4. L'acte par lequel un employeur propose un engagement précisant l'emploi, la rémunération et la date d'entrée en fonction et exprime la volonté de son auteur d'être lié en cas d'acceptation constitue une offre de contrat de travail, qui peut être librement rétractée tant qu'elle n'est pas parvenue à son destinataire. La rétractation de l'offre avant l'expiration du délai fixé par son auteur ou, à défaut, l'issue d'un délai raisonnable, fait obstacle à la conclusion du contrat de travail et engage la responsabilité extra-contractuelle de son auteur.

5. En revanche, la promesse unilatérale de contrat de travail est le contrat par lequel une partie, le promettant, accorde à l'autre, le bénéficiaire, le droit d'opter pour la conclusion d'un contrat de travail, dont l'emploi, la rémunération et la date d'entrée en fonction sont déterminés, et pour la formation duquel ne manque que le consentement du bénéficiaire. La révocation de la promesse pendant le temps laissé au bénéficiaire pour opter n'empêche pas la formation du contrat de travail promis.

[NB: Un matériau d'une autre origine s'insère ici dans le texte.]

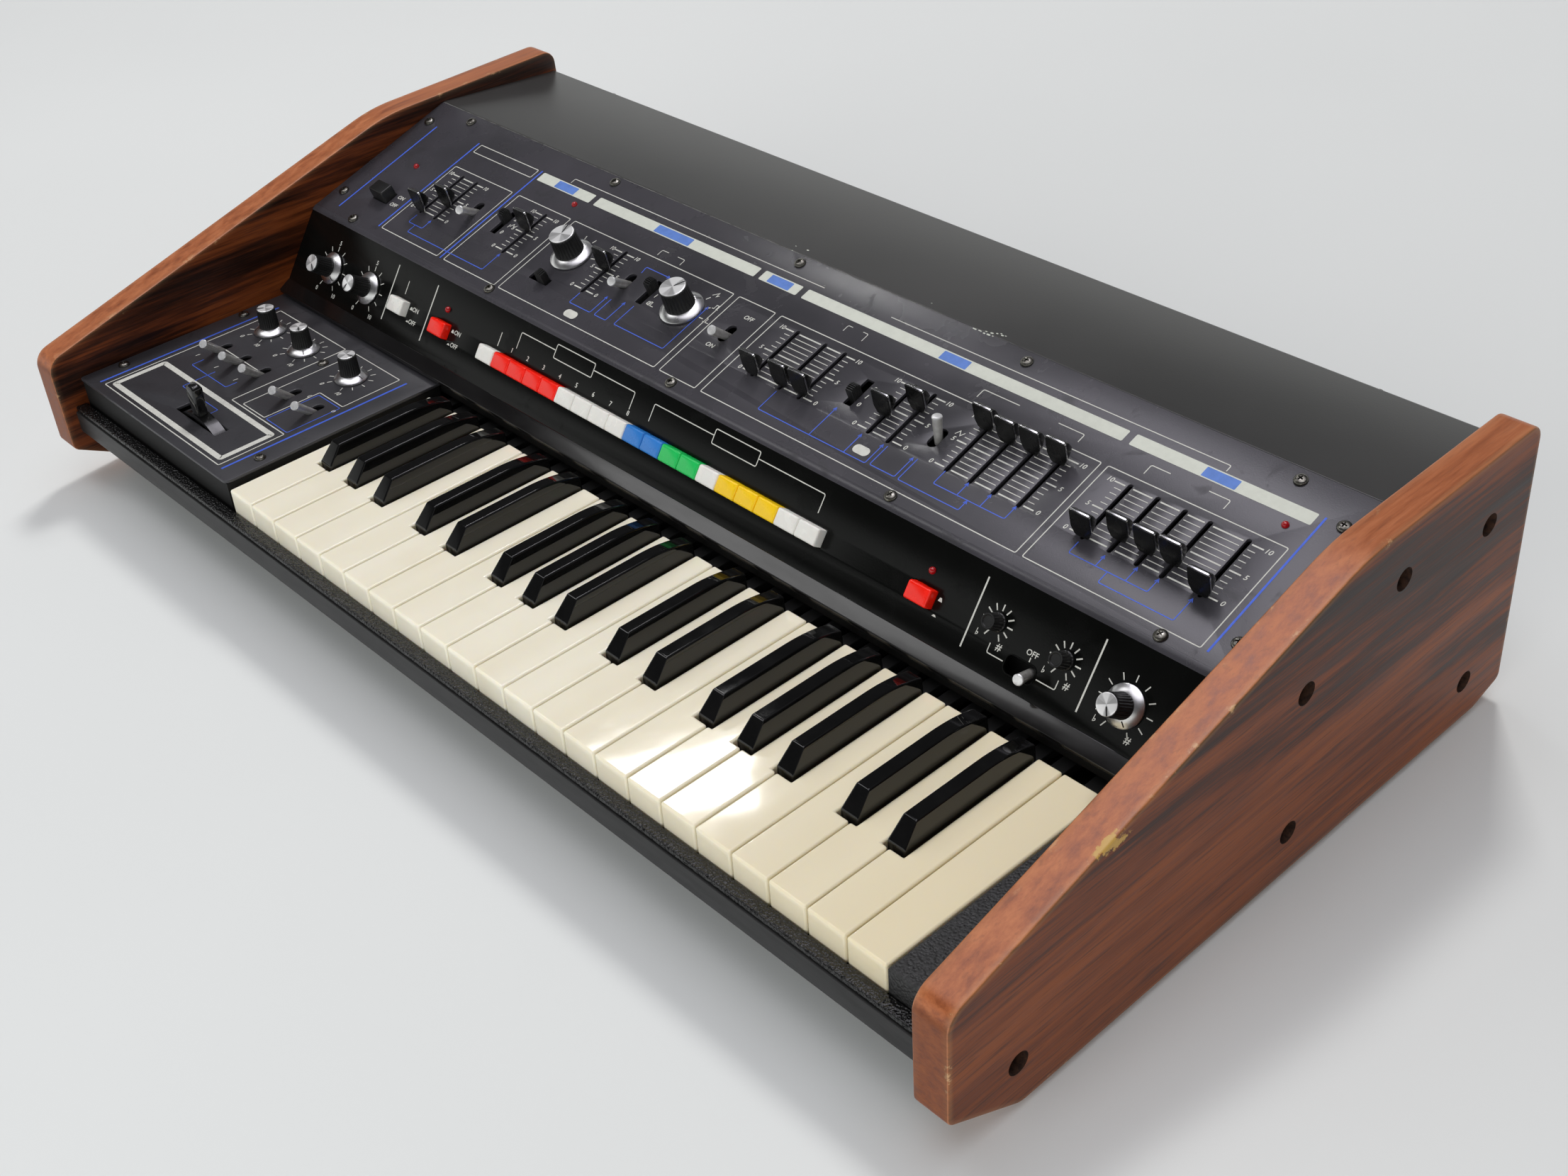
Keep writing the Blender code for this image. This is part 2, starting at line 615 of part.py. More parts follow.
def black_key(number, joint, offset):
    """Sharp: a tapered bar with a sloping front and a top that curves down at the rear."""
    base = TAIL_BOTTOM - PIVOT_Z
    deck = KEY_TOP - PIVOT_Z
    front = NOTCH_Y + SHARP_REST - PIVOT_Y
    back = KEY_LEN - PIVOT_Y
    sections = [(front, 1.2 * MM), (front + 1.5 * MM, 3.0 * MM),
                (front + SHARP_SLOPE - 1.0 * MM, SHARP_RISE - 1.3 * MM),
                (front + SHARP_SLOPE, SHARP_RISE - 0.6 * MM),
                ((front + back) / 2, SHARP_RISE)]
    for step in range(4):
        share = step / 3
        sections.append((back - SHARP_CURVE * (1 - share), SHARP_RISE - SHARP_DROP * share ** 2))
    rings = []
    for y, rise in sections:
        taper = (SHARP_WIDTH - SHARP_TOP) / 2 / SHARP_RISE
        half = SHARP_WIDTH / 2
        edge = min(0.8 * MM, rise * 0.4)
        shoulder = half - taper * (rise - edge)
        crown = shoulder - edge
        rings.append([(-half, y, base), (half, y, base), (half, y, deck),
                      (shoulder, y, deck + rise - edge), (crown, y, deck + rise),
                      (-crown, y, deck + rise), (-shoulder, y, deck + rise - edge),
                      (-half, y, deck)])
    bm = loft(rings)
    bmesh.ops.recalc_face_normals(bm, faces=bm.faces)
    lever(bm, back)
    centre = X_KEYS + joint * KEY_PITCH + offset
    return key_object(bm, f"black_key_{number:02d}", centre, BLACK, 0.12)


for key_index in range(WHITE_KEYS):
    white_key(key_index)
black_count = 0
for key_joint in range(1, WHITE_KEYS):
    key_offset = sharp_offset(key_joint)
    if key_offset is not None:
        black_count += 1
        black_key(black_count, key_joint, key_offset)


# Block right of the keys, covered like the rail, standing on the rail's foot.
BLOCK_BACK = CURTAIN_Y - GAP
block_x0 = X_KEYS_END + BLOCK_SPACE
block_x1 = X_TO
by0, bz0 = side(0.0, RAIL_BOTTOM + RAIL_FLANGE_T + GAP)
by1, bz1 = side(BLOCK_BACK, KEY_TOP)
bm_block = crowned_block((block_x0 + block_x1) / 2, (by0 + by1) / 2, block_x1 - block_x0,
                         by1 - by0, bz0, bz1, BLOCK_EDGE)
finish(bm_block, "key_block", LEATHER, 0.55)


# Knobs with a silver skirt, a fluted body and a metal cap on a shaft through the panel.
def knob_profile(skirt, body, height, bottom):
    return [(skirt, bottom), (skirt, 1.2 * MM), (body + 1.2 * MM, 3.0 * MM),
            (body + 0.3 * MM, 3.4 * MM), (body - 0.3 * MM, height - 1.0 * MM),
            (body - 0.9 * MM, height)]


def flutes(skirt, body, height):
    def depth(z):
        return 0.5 * MM if 3.2 * MM < z < height - 0.5 * MM else 0.0
    return depth


def knob_on(frame, name, x, y, sizes):
    skirt, body, height = sizes
    profile = [(KNOB_SHAFT_R, -KNOB_SHAFT), (KNOB_SHAFT_R, GAP)]
    profile += knob_profile(skirt, body, height, GAP)
    made = finish(turned(profile, KNOB_SEGMENTS, ribs=flutes(*sizes)), name, BLACK, 0.3,
                  smooth=30)
    hang(made, frame)
    made.location = (x, y, 0.0)
    return made


def fixed_knob(x, y, sizes):
    """Knob that is fused to the plate that carries it."""
    return turned(knob_profile(*sizes, -1.0 * MM), 16, x, y)


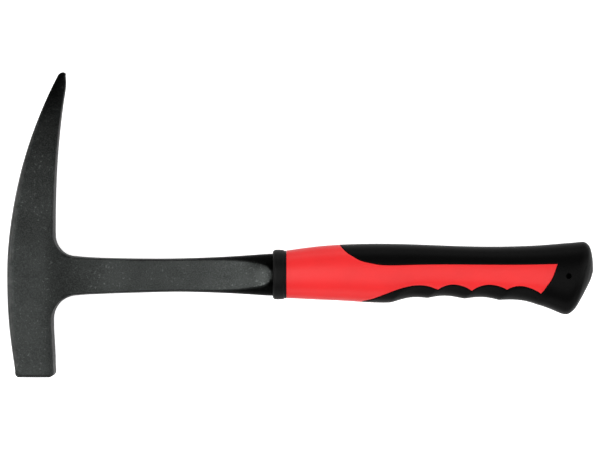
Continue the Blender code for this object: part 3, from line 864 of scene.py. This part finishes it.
def place_group(tree, shared, **values):
    """A shared group placed in a tree, with its inputs set."""
    node = tree.nodes.new("ShaderNodeGroup")
    node.node_tree = shared
    for label, value in values.items():
        node.inputs[label.replace("_", " ")].default_value = value
    return node


def bump(tree, shader, height, strength, distance):
    """A height that tilts the shader's normal."""
    node = tree.nodes.new("ShaderNodeBump")
    node.inputs["Strength"].default_value = strength
    node.inputs["Distance"].default_value = distance
    tree.links.new(height, node.inputs["Height"])
    tree.links.new(node.outputs["Normal"], shader.inputs["Normal"])


def shade(colour, factor):
    """A colour made darker or brighter."""
    return tuple(float(channel) * factor for channel in colour)


def painted_steel(colours):
    """Blackened, shot-blasted steel: speckled and blotchy, with painted light and shade by place, and rubbed
    on its edges.
    """
    material, tree, shader = shader_of("blackened_blasted_steel")
    black = tuple(colours.steel)
    grain = place_group(tree, bpy.data.node_groups["surface_grain"], Grain_Size=1500.0, Blotch_Size=60.0)
    wear = place_group(tree, bpy.data.node_groups["edge_wear"], Spread=0.62)
    speck = ramp(tree, grain.outputs["Grain"], 0.38, 0.66)
    base = mix_colour(tree, speck, shade(black, 0.55), shade(black, 1.3))
    blotch = ramp(tree, grain.outputs["Blotch"], 0.3, 0.7)
    blotched = mix_colour(tree, math_node(tree, "MULTIPLY", blotch, 0.4), base, shade(black, 1.3))
    flecks = math_node(tree, "MULTIPLY", grain.outputs["Pits"], blotch)
    flecked = mix_colour(tree, math_node(tree, "MULTIPLY", flecks, 0.7), blotched, shade(black, 3.2))
    # The finish attribute multiplies the colour: painted light and shade by place
    finish = tree.nodes.new("ShaderNodeAttribute")
    finish.attribute_name = "finish"
    painted_shading = tree.nodes.new("ShaderNodeMix")
    painted_shading.data_type = "RGBA"
    painted_shading.blend_type = "MULTIPLY"
    painted_shading.inputs["Factor"].default_value = 1.0
    tree.links.new(flecked, painted_shading.inputs["A"])
    tree.links.new(finish.outputs["Fac"], painted_shading.inputs["B"])
    bare = math_node(tree, "MULTIPLY", wear.outputs["Mask"], 0.35)
    worn = mix_colour(tree, bare, painted_shading.outputs["Result"], (0.1, 0.102, 0.1))
    tree.links.new(worn, shader.inputs["Base Color"])
    rough = math_node(tree, "MULTIPLY_ADD", grain.outputs["Grain"], 0.26, 0.2)
    tree.links.new(rough, shader.inputs["Roughness"])
    shader.inputs["Metallic"].default_value = 1.0
    shader.inputs["Specular Tint"].default_value = (0.6, 0.6, 0.6, 1.0)
    sunken = math_node(tree, "MULTIPLY", grain.outputs["Pits"], -0.4)
    height = math_node(tree, "ADD", grain.outputs["Grain"], sunken)
    bump(tree, shader, height, 0.5, 0.00022)
    return material


def moulded(name, colour, sizes, blotch_range, shades, rough_range, bump_height):
    """A moulded plastic: mottled colour, uneven gloss and a fine texture."""
    material, tree, shader = shader_of(name)
    grain = place_group(
        tree, bpy.data.node_groups["surface_grain"], Grain_Size=sizes[0], Blotch_Size=sizes[1]
    )
    blotch = ramp(tree, grain.outputs["Blotch"], *blotch_range)
    mottled = mix_colour(tree, blotch, shade(colour, shades[0]), shade(colour, shades[1]))
    tree.links.new(mottled, shader.inputs["Base Color"])
    rough = math_node(tree, "MULTIPLY_ADD", grain.outputs["Grain"], *rough_range)
    tree.links.new(rough, shader.inputs["Roughness"])
    bump(tree, shader, grain.outputs["Grain"], *bump_height)
    return material, shader


def hard_plastic(colours):
    """Satin red plastic: an even colour with faint mottling and a soft gloss."""
    material, shader = moulded(
        "satin_red_plastic",
        colours.red,
        (2200.0, 38.0),
        (0.25, 0.75),
        (0.93, 1.04),
        (0.16, 0.28),
        (0.18, 0.00006),
    )
    shader.inputs["IOR"].default_value = 1.5
    shader.inputs["Specular IOR Level"].default_value = 0.26
    return material


def soft_rubber(colours):
    """Matte black overmould: a fine pebbled texture and a dull gloss."""
    material, shader = moulded(
        "matte_black_overmould",
        colours.black,
        (1700.0, 90.0),
        (0.3, 0.8),
        (0.8, 1.35),
        (0.16, 0.3),
        (0.3, 0.00012),
    )
    shader.inputs["IOR"].default_value = 1.48
    shader.inputs["Specular IOR Level"].default_value = 0.07
    return material


def collar_rubber(colours):
    """The collar's harder black."""
    material, shader = moulded(
        "black_collar_plastic",
        colours.black,
        (1900.0, 120.0),
        (0.3, 0.8),
        (1.0, 1.5),
        (0.2, 0.4),
        (0.2, 0.0001),
    )
    shader.inputs["Specular IOR Level"].default_value = 0.13
    return material


# ------------------------------------------------------------------ studio


# Name, place, size across and up, and power of each softbox; all face the middle
SOFTBOXES = (
    ("left_top", (-0.4, 0, 1.3), (0.35, 0.3), 3.05),
    ("left_high", (-0.8, 0, 1.1), (0.5, 0.35), 3.24),
    ("left_low", (-1.2, 0, 0.35), (0.6, 0.5), 3.8),
    ("top", (0, 0, 1.3), (0.35, 0.3), 0.6),
    ("right_top", (0.4, 0, 1.3), (0.35, 0.3), 1.05),
    ("right_high", (0.8, 0, 1.1), (0.5, 0.35), 1.2),
    ("right_middle", (1.1, 0, 0.75), (0.6, 0.5), 2.2),
    ("right_low", (1.2, 0, 0.35), (0.6, 0.5), 1.7),
    ("near_strip", (0, -0.35, 1.3), (1.0, 0.3), 1.6),
    ("near_low", (0, -1.25, 0.5), (1.3, 0.6), 3.6),
    ("far_low", (0, 1.25, 0.5), (1.3, 0.6), 3.6),
)
SOFTBOXES += tuple(
    (f"corner_{depth}_{side}", (x, y, 0.5), (0.9, 0.7), 2.4)
    for depth, y in (("near", -1.0), ("far", 1.0))
    for side, x in (("left", -1.0), ("right", 1.0))
)
FLOOR_GLOW = 0.65
FILL_LIGHT, REFLECTED_FILL = 0.52, 0.16
CAMERA_NUDGE = (-0.00012, -0.00006)
SENSOR_WIDTH = 36.0


def soft_light(name, place_at, size, watts):
    """A rectangular softbox that faces the middle of the hammer and that the camera doesn't see."""
    light = bpy.data.lights.new(name, "AREA")
    light.shape = "RECTANGLE"
    light.size, light.size_y = size
    light.energy = watts
    lamp = bpy.data.objects.new(name, light)
    lamp.visible_camera = False
    bpy.context.scene.collection.objects.link(lamp)
    aim = np.zeros(3) - np.array(place_at, float)
    flat = math.hypot(aim[0], aim[1])
    lamp.location = place_at
    lamp.rotation_euler = (math.atan2(flat, -aim[2]), 0, math.atan2(aim[1], aim[0]) - math.pi / 2)


def build_floor():
    """A wide pale floor under the hammer. It glows for the camera, and is duller in reflections."""
    mesh = bpy.data.meshes.new("floor")
    reach = 6.0
    corners = [(-reach, -reach, 0), (reach, -reach, 0), (reach, reach, 0), (-reach, reach, 0)]
    mesh.from_pydata(corners, [], [(0, 1, 2, 3)])
    material, tree, shader = shader_of("pale_floor")
    where = tree.nodes.new("ShaderNodeTexCoord").outputs["Object"]
    cloud = ramp(tree, noise(tree, where, 3.0, 2.0), 0.2, 0.8)
    pale = mix_colour(tree, cloud, (0.88, 0.88, 0.88), (0.9, 0.9, 0.9))
    tree.links.new(pale, shader.inputs["Base Color"])
    shader.inputs["Roughness"].default_value = 0.9
    shader.inputs["Specular IOR Level"].default_value = 0.0
    shader.inputs["Emission Color"].default_value = (1, 1, 1, 1)
    rays = tree.nodes.new("ShaderNodeLightPath")
    glow = math_node(tree, "MULTIPLY_ADD", rays.outputs["Is Glossy Ray"], -FLOOR_GLOW, FLOOR_GLOW)
    tree.links.new(glow, shader.inputs["Emission Strength"])
    mesh.materials.append(material)
    floor = bpy.data.objects.new("floor", mesh)
    bpy.context.scene.collection.objects.link(floor)
    return floor


def build_world():
    """White where the camera sees it, with a dim even fill, dimmer still in reflections."""
    world = bpy.data.worlds.new("studio")
    world.use_nodes = True
    tree = world.node_tree
    rays = tree.nodes.new("ShaderNodeLightPath")
    surface = None
    for ray, strength in ((None, FILL_LIGHT), ("Is Glossy Ray", REFLECTED_FILL), ("Is Camera Ray", 1.0)):
        background = tree.nodes.new("ShaderNodeBackground")
        background.inputs["Color"].default_value = (1, 1, 1, 1)
        background.inputs["Strength"].default_value = strength
        if ray is None:
            surface = background.outputs["Background"]
            continue
        either = tree.nodes.new("ShaderNodeMixShader")
        tree.links.new(rays.outputs[ray], either.inputs["Fac"])
        tree.links.new(surface, either.inputs[1])
        tree.links.new(background.outputs["Background"], either.inputs[2])
        surface = either.outputs["Shader"]
    tree.links.new(surface, tree.nodes["World Output"].inputs["Surface"])
    return world


# ------------------------------------------------------------------ settings


class HammerColours(PropertyGroup):
    steel: FloatVectorProperty(
        name="Steel",
        description="Blackened finish of the forging",
        subtype="COLOR",
        size=3,
        min=0,
        max=1,
        default=(0.0252, 0.0272, 0.0262),
    )
    red: FloatVectorProperty(
        name="Red",
        description="Hard plastic of the barrel and panels",
        subtype="COLOR",
        size=3,
        min=0,
        max=1,
        default=(0.65, 0.0158, 0.0172),
    )
    black: FloatVectorProperty(
        name="Black",
        description="Soft overmould and collar",
        subtype="COLOR",
        size=3,
        min=0,
        max=1,
        default=(0.0005, 0.0005, 0.0005),
    )


class HammerStudio(PropertyGroup):
    camera_height: FloatProperty(
        name="Camera height",
        description="Distance from the camera to the middle of the hammer",
        default=2.0,
        min=0.4,
        max=4.0,
        unit="LENGTH",
    )
    framed_width: FloatProperty(
        name="Framed width",
        description="Width of the view at the middle of the hammer",
        default=0.33765,
        min=0.2,
        max=1.0,
        unit="LENGTH",
    )


class HAMMER_OT_forging(Operator):
    """Builds the one-piece head, shank and tang"""

    bl_idname = "hammer.forging"
    bl_label = "Forging"

    def execute(self, context):
        piece = build_forging(painted_steel(context.scene.hammer_colours))
        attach(piece, "root")
        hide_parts("head_and_shank_forging")
        return {"FINISHED"}


class HAMMER_OT_collar(Operator):
    """Builds the collar in front of the grip"""

    bl_idname = "hammer.collar"
    bl_label = "Collar"

    def execute(self, context):
        piece = build_collar(collar_rubber(context.scene.hammer_colours))
        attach(piece, "root")
        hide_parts("front_collar")
        return {"FINISHED"}


class HAMMER_OT_grip(Operator):
    """Builds the red core and the black overmould of the grip"""

    bl_idname = "hammer.grip"
    bl_label = "Grip"

    def execute(self, context):
        core = build_grip_core(hard_plastic(context.scene.hammer_colours))
        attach(core, "root")
        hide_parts("grip_core")
        skin = build_overmould(soft_rubber(context.scene.hammer_colours))
        drill(core, 0.9)
        drill(skin)
        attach(skin, "root")
        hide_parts("grip_overmould")
        return {"FINISHED"}


class HAMMER_OT_stage(Operator):
    """Builds the floor, the lights and the camera"""

    bl_idname = "hammer.stage"
    bl_label = "Stage"

    def execute(self, context):
        scene = context.scene
        studio = scene.hammer_studio
        scene.view_settings.view_transform = "Standard"
        floor = build_floor()
        floor.visible_diffuse = False
        scene.world = build_world()
        for name, place_at, size, watts in SOFTBOXES:
            soft_light(name, place_at, size, watts)
        middle = float(place((0, 0, 0))[2])
        camera = bpy.data.cameras.new("camera")
        camera.sensor_width = SENSOR_WIDTH
        camera.lens = SENSOR_WIDTH * studio.camera_height / studio.framed_width
        camera.clip_end = 20
        holder = bpy.data.objects.new("camera", camera)
        holder.location = (*CAMERA_NUDGE, middle + studio.camera_height)
        scene.collection.objects.link(holder)
        scene.camera = holder
        return {"FINISHED"}


class HAMMER_PT_sidebar(Panel):
    bl_idname = "HAMMER_PT_sidebar"
    bl_label = "Rock Hammer"
    bl_space_type = "VIEW_3D"
    bl_region_type = "UI"
    bl_category = "Hammer"

    def draw(self, context):
        column = self.layout.column()
        for operator in OPERATORS:
            column.operator(operator.bl_idname)
        for settings in (context.scene.hammer_colours, context.scene.hammer_studio):
            for name in settings.bl_rna.properties.keys():
                if name not in {"rna_type", "name"}:
                    column.prop(settings, name)


OPERATORS = (HAMMER_OT_forging, HAMMER_OT_collar, HAMMER_OT_grip, HAMMER_OT_stage)
CLASSES = (HammerColours, HammerStudio, *OPERATORS, HAMMER_PT_sidebar)


def register():
    for cls in CLASSES:
        bpy.utils.register_class(cls)
    bpy.types.Scene.hammer_colours = PointerProperty(type=HammerColours)
    bpy.types.Scene.hammer_studio = PointerProperty(type=HammerStudio)


def unregister():
    del bpy.types.Scene.hammer_studio
    del bpy.types.Scene.hammer_colours
    for cls in reversed(CLASSES):
        bpy.utils.unregister_class(cls)


def main():
    """Registers the add-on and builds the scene."""
    register()
    grain_group()
    wear_group()
    bpy.ops.hammer.forging()
    bpy.ops.hammer.collar()
    bpy.ops.hammer.grip()
    bpy.ops.hammer.stage()


if __name__ == "__main__":
    main()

6. La cour d'appel, après avoir relevé que le courriel de M. R... du 26 février 2016 à 15h04 précisait l'emploi, la rémunération et la période d'engagement envisagée, et donc la date d'entrée en fonction de l'intéressé, ce dont il résultait qu'il constituait une offre de contrat de travail, a constaté que cette offre avait été acceptée par un courriel du représentant de M. X... du 26 février à 17h48. Elle en a exactement déduit que depuis l'acceptation de cette offre, les parties étaient liées par un contrat de travail à durée déterminée que le club employeur ne pouvait ultérieurement remettre en cause.

7. Le moyen n'est donc pas fondé.

PAR CES MOTIFS, la Cour :

REJETTE le pourvoi ;

Condamne la société Sporting Union Agen Lot-et-Garonne aux dépens ;

En application de l'article 700 du code de procédure civile, rejette la demande formée par la société Sporting Union Agen Lot-et-Garonne et la condamne à payer à M. X... la somme de 3 000 euros ;

Ainsi fait et jugé par la Cour de cassation, chambre sociale, et prononcé par le président en son audience publique du vingt-trois septembre deux mille vingt.